◆ **SET TASK**:
Every line of the data must be copied exactly.

★ ★ ★ ★ ★

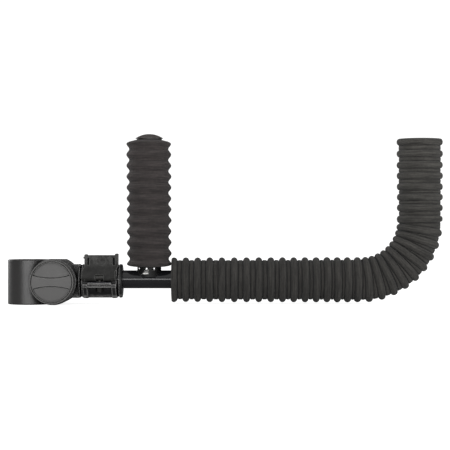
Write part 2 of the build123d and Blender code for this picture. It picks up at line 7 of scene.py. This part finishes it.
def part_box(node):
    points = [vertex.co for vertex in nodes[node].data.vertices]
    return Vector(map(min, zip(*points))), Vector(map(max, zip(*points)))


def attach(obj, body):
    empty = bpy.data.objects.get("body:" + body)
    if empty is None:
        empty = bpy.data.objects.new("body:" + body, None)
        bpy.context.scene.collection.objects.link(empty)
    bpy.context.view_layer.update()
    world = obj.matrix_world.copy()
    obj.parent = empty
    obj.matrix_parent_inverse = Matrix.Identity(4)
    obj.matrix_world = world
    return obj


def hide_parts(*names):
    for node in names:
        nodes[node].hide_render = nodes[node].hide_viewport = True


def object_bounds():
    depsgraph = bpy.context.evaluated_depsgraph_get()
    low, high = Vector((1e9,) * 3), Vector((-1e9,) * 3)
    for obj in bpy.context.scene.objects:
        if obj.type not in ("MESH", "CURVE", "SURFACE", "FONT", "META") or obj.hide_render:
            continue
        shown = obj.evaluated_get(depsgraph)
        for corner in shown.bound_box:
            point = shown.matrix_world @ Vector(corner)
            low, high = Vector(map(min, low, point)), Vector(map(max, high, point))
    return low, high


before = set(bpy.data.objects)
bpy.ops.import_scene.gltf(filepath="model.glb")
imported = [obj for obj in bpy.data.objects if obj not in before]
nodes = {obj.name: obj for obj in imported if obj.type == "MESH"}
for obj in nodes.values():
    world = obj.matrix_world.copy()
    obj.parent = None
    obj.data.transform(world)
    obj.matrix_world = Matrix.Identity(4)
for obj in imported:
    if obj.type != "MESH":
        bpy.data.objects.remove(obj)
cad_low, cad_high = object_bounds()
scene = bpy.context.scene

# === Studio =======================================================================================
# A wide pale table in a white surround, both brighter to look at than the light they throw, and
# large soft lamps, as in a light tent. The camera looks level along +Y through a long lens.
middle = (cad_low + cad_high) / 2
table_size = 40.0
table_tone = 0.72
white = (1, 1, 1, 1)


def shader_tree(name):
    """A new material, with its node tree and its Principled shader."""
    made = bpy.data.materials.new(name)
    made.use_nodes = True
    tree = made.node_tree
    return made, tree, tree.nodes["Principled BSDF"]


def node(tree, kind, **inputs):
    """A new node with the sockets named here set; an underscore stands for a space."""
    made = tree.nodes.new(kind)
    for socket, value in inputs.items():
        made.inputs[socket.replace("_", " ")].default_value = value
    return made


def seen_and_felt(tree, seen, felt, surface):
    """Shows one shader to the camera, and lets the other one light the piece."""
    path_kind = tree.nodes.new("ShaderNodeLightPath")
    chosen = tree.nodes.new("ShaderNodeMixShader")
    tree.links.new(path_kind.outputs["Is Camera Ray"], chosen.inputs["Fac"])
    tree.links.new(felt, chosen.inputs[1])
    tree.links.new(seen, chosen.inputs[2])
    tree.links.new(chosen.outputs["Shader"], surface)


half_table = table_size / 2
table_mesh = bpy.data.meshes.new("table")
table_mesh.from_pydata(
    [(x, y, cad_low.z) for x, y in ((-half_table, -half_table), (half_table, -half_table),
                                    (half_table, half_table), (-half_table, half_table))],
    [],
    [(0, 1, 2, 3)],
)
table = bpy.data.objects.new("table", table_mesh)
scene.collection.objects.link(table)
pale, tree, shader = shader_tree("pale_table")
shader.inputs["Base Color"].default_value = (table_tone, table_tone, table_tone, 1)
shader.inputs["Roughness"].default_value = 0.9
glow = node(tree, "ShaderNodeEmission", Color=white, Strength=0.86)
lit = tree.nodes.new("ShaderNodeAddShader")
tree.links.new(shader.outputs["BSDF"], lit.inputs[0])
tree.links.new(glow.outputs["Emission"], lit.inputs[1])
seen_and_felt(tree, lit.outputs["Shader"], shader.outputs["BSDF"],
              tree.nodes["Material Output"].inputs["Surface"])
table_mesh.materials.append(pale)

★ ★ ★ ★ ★

◆ **WRITTEN ANSWER**:
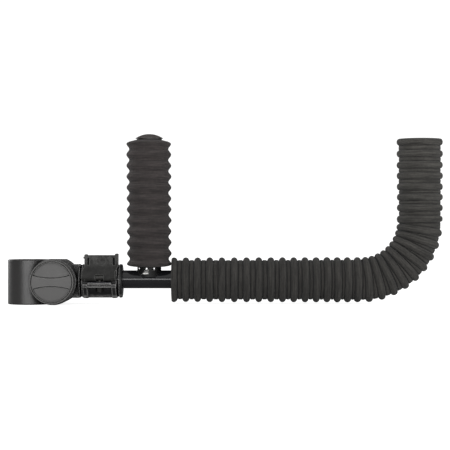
Write part 2 of the build123d and Blender code for this picture. It picks up at line 7 of scene.py. This part finishes it.
def part_box(node):
    points = [vertex.co for vertex in nodes[node].data.vertices]
    return Vector(map(min, zip(*points))), Vector(map(max, zip(*points)))


def attach(obj, body):
    empty = bpy.data.objects.get("body:" + body)
    if empty is None:
        empty = bpy.data.objects.new("body:" + body, None)
        bpy.context.scene.collection.objects.link(empty)
    bpy.context.view_layer.update()
    world = obj.matrix_world.copy()
    obj.parent = empty
    obj.matrix_parent_inverse = Matrix.Identity(4)
    obj.matrix_world = world
    return obj


def hide_parts(*names):
    for node in names:
        nodes[node].hide_render = nodes[node].hide_viewport = True


def object_bounds():
    depsgraph = bpy.context.evaluated_depsgraph_get()
    low, high = Vector((1e9,) * 3), Vector((-1e9,) * 3)
    for obj in bpy.context.scene.objects:
        if obj.type not in ("MESH", "CURVE", "SURFACE", "FONT", "META") or obj.hide_render:
            continue
        shown = obj.evaluated_get(depsgraph)
        for corner in shown.bound_box:
            point = shown.matrix_world @ Vector(corner)
            low, high = Vector(map(min, low, point)), Vector(map(max, high, point))
    return low, high


before = set(bpy.data.objects)
bpy.ops.import_scene.gltf(filepath="model.glb")
imported = [obj for obj in bpy.data.objects if obj not in before]
nodes = {obj.name: obj for obj in imported if obj.type == "MESH"}
for obj in nodes.values():
    world = obj.matrix_world.copy()
    obj.parent = None
    obj.data.transform(world)
    obj.matrix_world = Matrix.Identity(4)
for obj in imported:
    if obj.type != "MESH":
        bpy.data.objects.remove(obj)
cad_low, cad_high = object_bounds()
scene = bpy.context.scene

# === Studio =======================================================================================
# A wide pale table in a white surround, both brighter to look at than the light they throw, and
# large soft lamps, as in a light tent. The camera looks level along +Y through a long lens.
middle = (cad_low + cad_high) / 2
table_size = 40.0
table_tone = 0.72
white = (1, 1, 1, 1)


def shader_tree(name):
    """A new material, with its node tree and its Principled shader."""
    made = bpy.data.materials.new(name)
    made.use_nodes = True
    tree = made.node_tree
    return made, tree, tree.nodes["Principled BSDF"]


def node(tree, kind, **inputs):
    """A new node with the sockets named here set; an underscore stands for a space."""
    made = tree.nodes.new(kind)
    for socket, value in inputs.items():
        made.inputs[socket.replace("_", " ")].default_value = value
    return made


def seen_and_felt(tree, seen, felt, surface):
    """Shows one shader to the camera, and lets the other one light the piece."""
    path_kind = tree.nodes.new("ShaderNodeLightPath")
    chosen = tree.nodes.new("ShaderNodeMixShader")
    tree.links.new(path_kind.outputs["Is Camera Ray"], chosen.inputs["Fac"])
    tree.links.new(felt, chosen.inputs[1])
    tree.links.new(seen, chosen.inputs[2])
    tree.links.new(chosen.outputs["Shader"], surface)


half_table = table_size / 2
table_mesh = bpy.data.meshes.new("table")
table_mesh.from_pydata(
    [(x, y, cad_low.z) for x, y in ((-half_table, -half_table), (half_table, -half_table),
                                    (half_table, half_table), (-half_table, half_table))],
    [],
    [(0, 1, 2, 3)],
)
table = bpy.data.objects.new("table", table_mesh)
scene.collection.objects.link(table)
pale, tree, shader = shader_tree("pale_table")
shader.inputs["Base Color"].default_value = (table_tone, table_tone, table_tone, 1)
shader.inputs["Roughness"].default_value = 0.9
glow = node(tree, "ShaderNodeEmission", Color=white, Strength=0.86)
lit = tree.nodes.new("ShaderNodeAddShader")
tree.links.new(shader.outputs["BSDF"], lit.inputs[0])
tree.links.new(glow.outputs["Emission"], lit.inputs[1])
seen_and_felt(tree, lit.outputs["Shader"], shader.outputs["BSDF"],
              tree.nodes["Material Output"].inputs["Surface"])
table_mesh.materials.append(pale)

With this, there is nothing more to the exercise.